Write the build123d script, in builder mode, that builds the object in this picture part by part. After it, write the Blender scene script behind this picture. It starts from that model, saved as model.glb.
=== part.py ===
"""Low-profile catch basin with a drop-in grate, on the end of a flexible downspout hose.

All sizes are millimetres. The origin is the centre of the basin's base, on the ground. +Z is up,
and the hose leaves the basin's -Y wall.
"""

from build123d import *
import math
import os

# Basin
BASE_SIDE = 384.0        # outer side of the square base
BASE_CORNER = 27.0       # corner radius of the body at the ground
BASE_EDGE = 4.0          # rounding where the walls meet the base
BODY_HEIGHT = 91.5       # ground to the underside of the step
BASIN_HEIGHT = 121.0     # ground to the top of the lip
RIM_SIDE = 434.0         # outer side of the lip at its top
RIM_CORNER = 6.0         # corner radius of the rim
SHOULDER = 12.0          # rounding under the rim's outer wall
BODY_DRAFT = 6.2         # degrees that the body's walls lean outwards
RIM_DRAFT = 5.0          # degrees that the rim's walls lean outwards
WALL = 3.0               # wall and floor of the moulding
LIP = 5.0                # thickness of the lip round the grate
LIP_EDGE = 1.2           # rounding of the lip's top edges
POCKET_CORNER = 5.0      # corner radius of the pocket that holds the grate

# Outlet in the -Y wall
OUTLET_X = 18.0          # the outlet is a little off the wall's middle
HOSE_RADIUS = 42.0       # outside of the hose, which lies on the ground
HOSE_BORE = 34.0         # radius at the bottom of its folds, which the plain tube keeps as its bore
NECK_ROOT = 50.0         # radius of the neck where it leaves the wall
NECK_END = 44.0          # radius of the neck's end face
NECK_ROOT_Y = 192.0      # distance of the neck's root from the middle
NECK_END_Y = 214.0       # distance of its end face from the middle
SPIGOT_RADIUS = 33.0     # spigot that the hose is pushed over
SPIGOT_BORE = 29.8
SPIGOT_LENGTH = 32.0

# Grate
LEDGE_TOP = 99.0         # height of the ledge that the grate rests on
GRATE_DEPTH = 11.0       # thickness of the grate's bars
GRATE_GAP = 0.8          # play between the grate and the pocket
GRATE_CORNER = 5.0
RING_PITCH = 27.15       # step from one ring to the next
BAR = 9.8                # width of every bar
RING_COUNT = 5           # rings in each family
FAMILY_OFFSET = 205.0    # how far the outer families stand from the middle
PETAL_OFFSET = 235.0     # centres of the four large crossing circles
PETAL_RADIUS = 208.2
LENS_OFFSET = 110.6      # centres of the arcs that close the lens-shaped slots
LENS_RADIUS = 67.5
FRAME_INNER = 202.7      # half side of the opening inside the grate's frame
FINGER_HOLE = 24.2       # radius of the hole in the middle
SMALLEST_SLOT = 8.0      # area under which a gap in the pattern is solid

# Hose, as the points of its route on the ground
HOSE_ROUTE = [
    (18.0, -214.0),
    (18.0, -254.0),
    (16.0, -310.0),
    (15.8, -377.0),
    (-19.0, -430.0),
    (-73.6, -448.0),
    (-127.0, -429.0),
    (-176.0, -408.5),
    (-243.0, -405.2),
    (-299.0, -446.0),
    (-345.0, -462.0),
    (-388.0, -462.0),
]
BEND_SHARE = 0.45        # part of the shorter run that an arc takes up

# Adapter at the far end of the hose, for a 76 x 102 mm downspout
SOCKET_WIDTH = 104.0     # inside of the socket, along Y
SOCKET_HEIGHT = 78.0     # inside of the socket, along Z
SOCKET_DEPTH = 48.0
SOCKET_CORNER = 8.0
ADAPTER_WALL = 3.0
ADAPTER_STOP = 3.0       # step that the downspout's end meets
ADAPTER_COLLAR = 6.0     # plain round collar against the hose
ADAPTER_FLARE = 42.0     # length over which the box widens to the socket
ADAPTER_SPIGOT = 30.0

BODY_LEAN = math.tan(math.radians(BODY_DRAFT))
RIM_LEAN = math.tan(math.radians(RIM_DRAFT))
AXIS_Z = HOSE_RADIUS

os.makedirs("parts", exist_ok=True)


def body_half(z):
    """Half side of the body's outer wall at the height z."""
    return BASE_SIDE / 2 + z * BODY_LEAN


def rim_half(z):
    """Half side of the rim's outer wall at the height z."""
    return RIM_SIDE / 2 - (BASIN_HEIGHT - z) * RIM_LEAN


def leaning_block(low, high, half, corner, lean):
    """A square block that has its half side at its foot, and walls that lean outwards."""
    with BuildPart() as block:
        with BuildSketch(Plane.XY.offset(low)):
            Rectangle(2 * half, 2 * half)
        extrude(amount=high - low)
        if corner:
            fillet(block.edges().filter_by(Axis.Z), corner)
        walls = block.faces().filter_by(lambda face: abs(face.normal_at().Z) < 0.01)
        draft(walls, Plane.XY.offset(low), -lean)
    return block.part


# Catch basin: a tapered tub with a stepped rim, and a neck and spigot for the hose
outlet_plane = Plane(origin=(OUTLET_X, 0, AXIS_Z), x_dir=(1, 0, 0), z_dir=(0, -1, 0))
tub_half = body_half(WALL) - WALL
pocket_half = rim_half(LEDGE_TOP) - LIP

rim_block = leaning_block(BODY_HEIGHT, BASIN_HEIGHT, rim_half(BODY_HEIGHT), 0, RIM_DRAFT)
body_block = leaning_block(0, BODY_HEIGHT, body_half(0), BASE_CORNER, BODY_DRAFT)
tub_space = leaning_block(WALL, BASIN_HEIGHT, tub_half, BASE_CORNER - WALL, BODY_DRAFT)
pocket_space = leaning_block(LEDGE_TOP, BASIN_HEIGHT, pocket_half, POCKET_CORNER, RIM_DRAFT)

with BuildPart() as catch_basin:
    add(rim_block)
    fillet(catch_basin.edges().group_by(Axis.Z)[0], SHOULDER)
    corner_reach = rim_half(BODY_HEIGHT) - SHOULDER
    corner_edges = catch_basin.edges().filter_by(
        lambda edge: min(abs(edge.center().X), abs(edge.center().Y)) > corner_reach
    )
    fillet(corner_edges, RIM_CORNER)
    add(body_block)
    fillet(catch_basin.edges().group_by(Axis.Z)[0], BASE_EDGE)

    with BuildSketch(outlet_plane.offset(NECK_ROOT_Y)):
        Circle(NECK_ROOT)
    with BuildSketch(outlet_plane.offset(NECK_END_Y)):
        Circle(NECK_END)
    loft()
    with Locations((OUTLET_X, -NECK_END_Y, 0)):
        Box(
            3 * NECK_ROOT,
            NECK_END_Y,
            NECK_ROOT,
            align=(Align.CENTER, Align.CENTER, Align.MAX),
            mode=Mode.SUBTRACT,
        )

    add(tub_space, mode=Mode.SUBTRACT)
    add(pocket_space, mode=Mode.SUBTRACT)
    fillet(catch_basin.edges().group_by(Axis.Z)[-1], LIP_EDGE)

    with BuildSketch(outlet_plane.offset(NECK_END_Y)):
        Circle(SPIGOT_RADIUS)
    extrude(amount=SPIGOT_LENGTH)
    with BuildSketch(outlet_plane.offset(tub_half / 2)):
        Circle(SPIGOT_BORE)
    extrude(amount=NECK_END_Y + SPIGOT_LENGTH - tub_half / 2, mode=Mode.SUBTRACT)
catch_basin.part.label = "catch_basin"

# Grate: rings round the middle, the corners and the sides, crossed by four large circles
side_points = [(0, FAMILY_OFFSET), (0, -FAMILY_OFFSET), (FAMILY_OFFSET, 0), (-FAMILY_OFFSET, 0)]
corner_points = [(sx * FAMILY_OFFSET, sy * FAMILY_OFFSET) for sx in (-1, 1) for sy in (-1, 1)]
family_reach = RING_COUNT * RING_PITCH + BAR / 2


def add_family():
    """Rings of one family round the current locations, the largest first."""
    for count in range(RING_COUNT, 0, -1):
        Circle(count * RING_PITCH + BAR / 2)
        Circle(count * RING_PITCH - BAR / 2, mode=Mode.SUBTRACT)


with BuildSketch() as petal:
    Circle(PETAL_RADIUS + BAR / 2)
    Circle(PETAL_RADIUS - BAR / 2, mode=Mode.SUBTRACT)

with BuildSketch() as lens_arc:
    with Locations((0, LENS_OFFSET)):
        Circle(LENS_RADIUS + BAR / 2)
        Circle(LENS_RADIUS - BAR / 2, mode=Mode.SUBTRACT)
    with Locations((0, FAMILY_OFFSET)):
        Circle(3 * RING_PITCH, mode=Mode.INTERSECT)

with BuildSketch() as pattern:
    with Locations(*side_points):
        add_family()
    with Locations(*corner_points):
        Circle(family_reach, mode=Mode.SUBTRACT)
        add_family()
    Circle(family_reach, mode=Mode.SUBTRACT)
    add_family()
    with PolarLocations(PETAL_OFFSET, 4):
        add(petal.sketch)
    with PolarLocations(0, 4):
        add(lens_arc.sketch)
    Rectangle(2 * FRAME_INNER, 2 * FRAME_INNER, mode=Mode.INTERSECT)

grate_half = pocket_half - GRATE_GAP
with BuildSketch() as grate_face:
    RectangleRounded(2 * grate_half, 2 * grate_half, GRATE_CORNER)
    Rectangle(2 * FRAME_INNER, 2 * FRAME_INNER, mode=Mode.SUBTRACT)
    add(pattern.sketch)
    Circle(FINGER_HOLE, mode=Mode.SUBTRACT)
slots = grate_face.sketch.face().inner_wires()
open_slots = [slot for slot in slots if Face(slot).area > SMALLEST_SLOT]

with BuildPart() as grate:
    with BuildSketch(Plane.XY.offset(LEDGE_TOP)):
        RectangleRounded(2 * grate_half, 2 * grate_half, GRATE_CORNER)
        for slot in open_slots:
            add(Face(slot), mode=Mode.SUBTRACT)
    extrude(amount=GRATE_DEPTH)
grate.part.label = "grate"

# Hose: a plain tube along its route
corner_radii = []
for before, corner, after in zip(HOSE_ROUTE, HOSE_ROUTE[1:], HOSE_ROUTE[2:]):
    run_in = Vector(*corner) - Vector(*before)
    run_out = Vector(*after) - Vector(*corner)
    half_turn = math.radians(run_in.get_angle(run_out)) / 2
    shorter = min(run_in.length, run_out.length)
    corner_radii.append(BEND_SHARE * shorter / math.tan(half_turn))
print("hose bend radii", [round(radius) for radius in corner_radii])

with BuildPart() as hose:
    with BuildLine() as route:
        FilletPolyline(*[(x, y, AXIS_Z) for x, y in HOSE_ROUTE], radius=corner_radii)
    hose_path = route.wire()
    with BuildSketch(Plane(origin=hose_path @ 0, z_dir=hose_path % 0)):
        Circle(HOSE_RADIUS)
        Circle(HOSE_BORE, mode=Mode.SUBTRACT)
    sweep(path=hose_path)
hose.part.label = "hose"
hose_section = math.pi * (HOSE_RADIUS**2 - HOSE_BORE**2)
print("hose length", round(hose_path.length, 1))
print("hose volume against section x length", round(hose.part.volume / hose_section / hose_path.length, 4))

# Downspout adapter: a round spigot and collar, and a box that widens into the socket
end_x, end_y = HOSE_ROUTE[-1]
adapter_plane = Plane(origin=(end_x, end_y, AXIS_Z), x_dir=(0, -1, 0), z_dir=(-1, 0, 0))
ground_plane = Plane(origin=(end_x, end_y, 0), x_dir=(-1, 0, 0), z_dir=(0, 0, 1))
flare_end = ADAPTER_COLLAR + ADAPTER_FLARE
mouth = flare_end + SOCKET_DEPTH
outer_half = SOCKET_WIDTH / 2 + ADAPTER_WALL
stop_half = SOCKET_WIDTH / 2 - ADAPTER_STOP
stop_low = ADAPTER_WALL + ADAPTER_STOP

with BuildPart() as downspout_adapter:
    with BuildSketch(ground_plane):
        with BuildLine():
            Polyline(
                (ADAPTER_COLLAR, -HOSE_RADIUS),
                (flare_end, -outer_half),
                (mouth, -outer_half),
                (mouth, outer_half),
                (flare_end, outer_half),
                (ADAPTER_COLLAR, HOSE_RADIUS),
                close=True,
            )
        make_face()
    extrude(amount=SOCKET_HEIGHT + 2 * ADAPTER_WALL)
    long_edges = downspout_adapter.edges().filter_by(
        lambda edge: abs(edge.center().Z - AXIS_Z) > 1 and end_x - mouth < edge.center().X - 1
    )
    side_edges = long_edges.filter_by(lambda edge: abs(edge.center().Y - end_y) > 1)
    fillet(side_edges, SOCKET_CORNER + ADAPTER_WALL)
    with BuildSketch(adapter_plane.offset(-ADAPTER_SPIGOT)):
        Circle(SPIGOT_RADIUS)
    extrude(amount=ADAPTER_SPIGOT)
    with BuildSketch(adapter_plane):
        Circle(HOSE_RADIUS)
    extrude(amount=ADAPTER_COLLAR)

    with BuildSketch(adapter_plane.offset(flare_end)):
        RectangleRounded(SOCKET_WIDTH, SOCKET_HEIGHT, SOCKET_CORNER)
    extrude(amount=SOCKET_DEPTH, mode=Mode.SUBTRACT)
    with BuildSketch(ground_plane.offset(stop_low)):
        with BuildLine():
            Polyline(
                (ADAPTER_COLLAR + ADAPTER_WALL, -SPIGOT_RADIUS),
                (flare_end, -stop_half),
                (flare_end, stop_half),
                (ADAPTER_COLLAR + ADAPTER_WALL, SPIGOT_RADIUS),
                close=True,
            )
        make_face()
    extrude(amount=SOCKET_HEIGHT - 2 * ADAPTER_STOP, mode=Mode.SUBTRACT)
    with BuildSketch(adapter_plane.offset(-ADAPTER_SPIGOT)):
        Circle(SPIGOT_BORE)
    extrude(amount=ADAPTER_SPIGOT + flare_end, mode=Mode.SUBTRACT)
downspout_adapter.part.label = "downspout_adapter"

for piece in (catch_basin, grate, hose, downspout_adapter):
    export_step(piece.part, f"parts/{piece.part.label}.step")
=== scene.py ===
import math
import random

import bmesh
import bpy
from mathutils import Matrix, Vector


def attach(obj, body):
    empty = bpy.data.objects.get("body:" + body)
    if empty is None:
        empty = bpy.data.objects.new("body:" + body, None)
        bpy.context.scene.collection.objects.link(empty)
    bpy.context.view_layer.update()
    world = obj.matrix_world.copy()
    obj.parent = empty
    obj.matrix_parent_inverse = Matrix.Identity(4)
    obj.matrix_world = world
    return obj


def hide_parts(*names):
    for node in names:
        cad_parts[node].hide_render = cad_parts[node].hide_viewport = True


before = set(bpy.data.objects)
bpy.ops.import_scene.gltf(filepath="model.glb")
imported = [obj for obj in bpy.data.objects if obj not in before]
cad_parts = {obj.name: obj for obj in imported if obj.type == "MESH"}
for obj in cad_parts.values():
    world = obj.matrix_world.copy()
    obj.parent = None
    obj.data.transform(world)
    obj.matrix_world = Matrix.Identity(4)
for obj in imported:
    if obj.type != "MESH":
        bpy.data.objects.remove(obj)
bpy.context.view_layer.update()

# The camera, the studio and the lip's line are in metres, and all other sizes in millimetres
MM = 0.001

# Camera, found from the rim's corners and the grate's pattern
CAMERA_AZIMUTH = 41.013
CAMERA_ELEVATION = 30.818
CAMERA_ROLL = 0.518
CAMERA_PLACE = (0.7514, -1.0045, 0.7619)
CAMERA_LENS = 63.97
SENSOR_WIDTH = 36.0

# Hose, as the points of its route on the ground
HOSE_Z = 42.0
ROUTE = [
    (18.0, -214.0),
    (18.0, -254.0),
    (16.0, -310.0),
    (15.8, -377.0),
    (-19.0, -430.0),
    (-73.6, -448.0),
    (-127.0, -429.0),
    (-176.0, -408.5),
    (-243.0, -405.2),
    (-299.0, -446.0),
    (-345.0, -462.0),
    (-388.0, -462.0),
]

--

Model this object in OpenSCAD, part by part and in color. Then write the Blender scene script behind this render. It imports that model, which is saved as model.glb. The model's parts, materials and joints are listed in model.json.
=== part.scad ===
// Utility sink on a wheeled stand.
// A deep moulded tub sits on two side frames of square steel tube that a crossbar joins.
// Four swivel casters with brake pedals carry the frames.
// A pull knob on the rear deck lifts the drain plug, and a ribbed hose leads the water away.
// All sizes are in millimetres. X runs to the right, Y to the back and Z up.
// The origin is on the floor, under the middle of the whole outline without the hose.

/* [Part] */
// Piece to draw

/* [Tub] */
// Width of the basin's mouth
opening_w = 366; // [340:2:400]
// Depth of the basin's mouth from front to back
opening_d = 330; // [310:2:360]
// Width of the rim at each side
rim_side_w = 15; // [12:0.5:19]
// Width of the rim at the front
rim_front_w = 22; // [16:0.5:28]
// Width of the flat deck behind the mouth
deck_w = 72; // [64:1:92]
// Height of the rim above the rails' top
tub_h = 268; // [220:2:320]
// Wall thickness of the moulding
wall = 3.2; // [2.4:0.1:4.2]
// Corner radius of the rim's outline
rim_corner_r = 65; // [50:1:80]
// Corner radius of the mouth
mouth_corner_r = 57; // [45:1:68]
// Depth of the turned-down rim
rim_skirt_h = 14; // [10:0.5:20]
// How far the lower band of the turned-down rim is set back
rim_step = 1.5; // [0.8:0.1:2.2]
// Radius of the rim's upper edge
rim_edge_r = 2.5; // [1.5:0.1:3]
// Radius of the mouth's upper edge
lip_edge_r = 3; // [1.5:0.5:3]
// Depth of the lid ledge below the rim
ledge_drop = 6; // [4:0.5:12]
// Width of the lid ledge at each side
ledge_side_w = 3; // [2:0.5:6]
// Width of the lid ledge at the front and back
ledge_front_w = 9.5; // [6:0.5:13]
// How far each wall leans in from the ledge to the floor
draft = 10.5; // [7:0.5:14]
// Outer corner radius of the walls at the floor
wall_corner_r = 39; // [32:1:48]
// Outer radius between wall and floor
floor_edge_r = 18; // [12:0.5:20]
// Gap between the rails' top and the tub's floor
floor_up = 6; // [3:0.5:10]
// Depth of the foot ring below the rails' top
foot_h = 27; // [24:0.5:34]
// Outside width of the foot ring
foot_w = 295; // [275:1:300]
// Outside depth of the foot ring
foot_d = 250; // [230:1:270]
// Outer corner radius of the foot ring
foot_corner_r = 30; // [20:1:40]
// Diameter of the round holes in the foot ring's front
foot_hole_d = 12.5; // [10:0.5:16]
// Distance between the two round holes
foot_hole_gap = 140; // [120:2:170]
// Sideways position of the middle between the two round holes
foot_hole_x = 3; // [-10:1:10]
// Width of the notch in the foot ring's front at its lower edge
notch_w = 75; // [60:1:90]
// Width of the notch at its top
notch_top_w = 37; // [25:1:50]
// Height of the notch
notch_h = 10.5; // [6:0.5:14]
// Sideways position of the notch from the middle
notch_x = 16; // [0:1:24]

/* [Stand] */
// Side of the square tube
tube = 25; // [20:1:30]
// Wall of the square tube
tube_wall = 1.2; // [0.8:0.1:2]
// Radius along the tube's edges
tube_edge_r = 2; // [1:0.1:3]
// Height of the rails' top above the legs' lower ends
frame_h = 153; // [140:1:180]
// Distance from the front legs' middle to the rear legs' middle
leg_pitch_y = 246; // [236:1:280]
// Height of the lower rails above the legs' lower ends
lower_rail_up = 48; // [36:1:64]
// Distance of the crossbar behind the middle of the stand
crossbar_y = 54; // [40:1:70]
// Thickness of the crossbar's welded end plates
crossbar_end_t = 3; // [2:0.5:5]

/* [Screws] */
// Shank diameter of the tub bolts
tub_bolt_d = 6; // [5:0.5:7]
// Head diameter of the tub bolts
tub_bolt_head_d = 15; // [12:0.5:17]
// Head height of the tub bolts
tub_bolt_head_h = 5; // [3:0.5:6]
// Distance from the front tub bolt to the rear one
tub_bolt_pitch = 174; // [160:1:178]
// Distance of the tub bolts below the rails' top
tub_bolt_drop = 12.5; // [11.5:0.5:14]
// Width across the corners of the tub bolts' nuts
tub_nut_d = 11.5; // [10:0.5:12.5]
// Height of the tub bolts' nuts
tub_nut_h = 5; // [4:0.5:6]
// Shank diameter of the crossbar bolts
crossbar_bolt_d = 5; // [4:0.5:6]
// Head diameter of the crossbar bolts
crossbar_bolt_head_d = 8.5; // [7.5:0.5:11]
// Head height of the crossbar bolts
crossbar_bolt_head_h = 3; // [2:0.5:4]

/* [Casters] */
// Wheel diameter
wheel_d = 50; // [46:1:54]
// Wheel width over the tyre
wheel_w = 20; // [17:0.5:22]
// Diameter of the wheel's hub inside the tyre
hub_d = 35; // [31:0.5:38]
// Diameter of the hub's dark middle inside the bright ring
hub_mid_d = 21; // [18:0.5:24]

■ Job
Above are records; repeat only the lines starting at the line with "from mathutils import Matrix, Vector" and ending at the line with "before = set(bpy.data.objects)", exactly as they appear, both included.

■ Completed exercise
from mathutils import Matrix, Vector


def attach(obj, body):
    empty = bpy.data.objects.get("body:" + body)
    if empty is None:
        empty = bpy.data.objects.new("body:" + body, None)
        bpy.context.scene.collection.objects.link(empty)
    bpy.context.view_layer.update()
    world = obj.matrix_world.copy()
    obj.parent = empty
    obj.matrix_parent_inverse = Matrix.Identity(4)
    obj.matrix_world = world
    return obj


def hide_parts(*names):
    for node in names:
        cad_parts[node].hide_render = cad_parts[node].hide_viewport = True


before = set(bpy.data.objects)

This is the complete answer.